Please note that monitoring PCM like this will get you PCM data that is untouched by the hardware volume. That means that manipulating a sink's volume might not actually have any affect on the PCM stream your monitoring, or — when PA extends the volume range — a non-obvious effect.
Information for the User
When you present sinks/sources/sink inputs/source outputs it might be a good idea to show some information about them to make it easy for the user to map them to physical devices or running applications. To ease that this objects carry a set of "properties". Properties are usually UTF8 strings (with the exception of very few that carry raw data). All properties are optional, you should not rely on them being set.
A list of properties that may be useful to show in an UI is included in pulse/proplist.h.
Of particular interest are these non-obvious properties:
- PA_PROP_DEVICE_PROFILE_DESCRIPTION: Shows the "profile" asink/source is currently in. Informs the user if something is an analog or digital (SPDIF) output, which is very valuable information in many cases.

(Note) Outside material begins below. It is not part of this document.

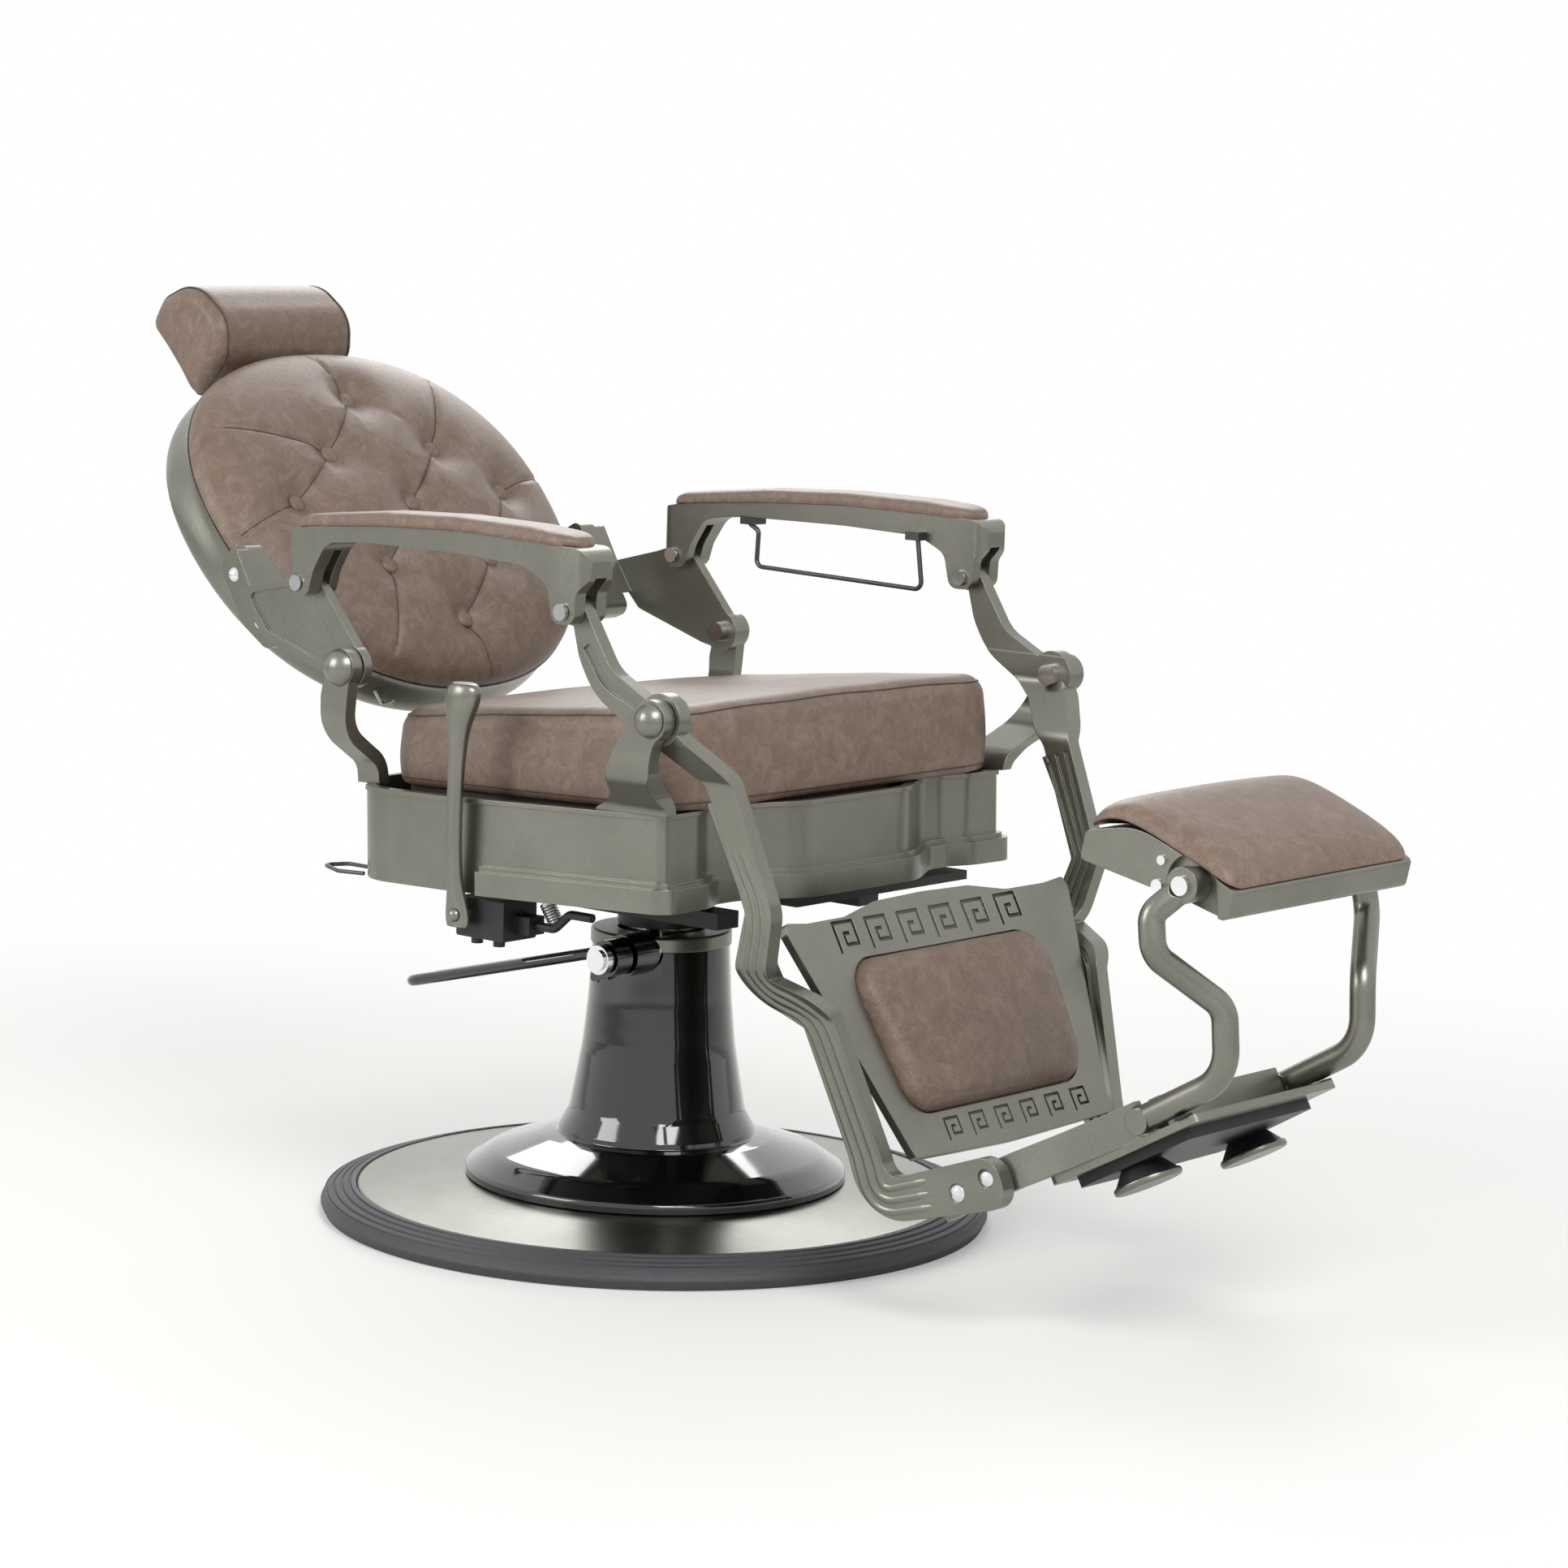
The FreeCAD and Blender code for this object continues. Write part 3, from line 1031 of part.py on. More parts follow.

- PA_PROP_WINDOW_X11_xxx: Can be used to attach a stream to a specific X11 window. It might be a good idea to visually present the relation of streams in the mixer tool and windows on the screen in some way.
- PA_PROP_MEDIA_ICON(NAME), PAPROP_APPLICATION_ICON(_NAME): an icon to show next to a stream.
- PA_PROP_APPLICATION_PROCESS_MACHINE_ID: This contains the D-Bus machine UUID (as available in /var/lib/dbus/machine-id) of the client that registered the stream. Never forget that PA streams may not necessarily come from a local process! Hence make sure to use this property to identify hosts (and NOT the hostname since it might change at any time). Please note that at this point in time only the fewest applications set more than the most basic properties. However this is a chicken-and-egg problem: if no one uses the properties applications won't set them. So please, make use of these properties in your mixer application.
That's all for now. As you might see writing a "perfect" mixer is not a trivial job. Sorry for that.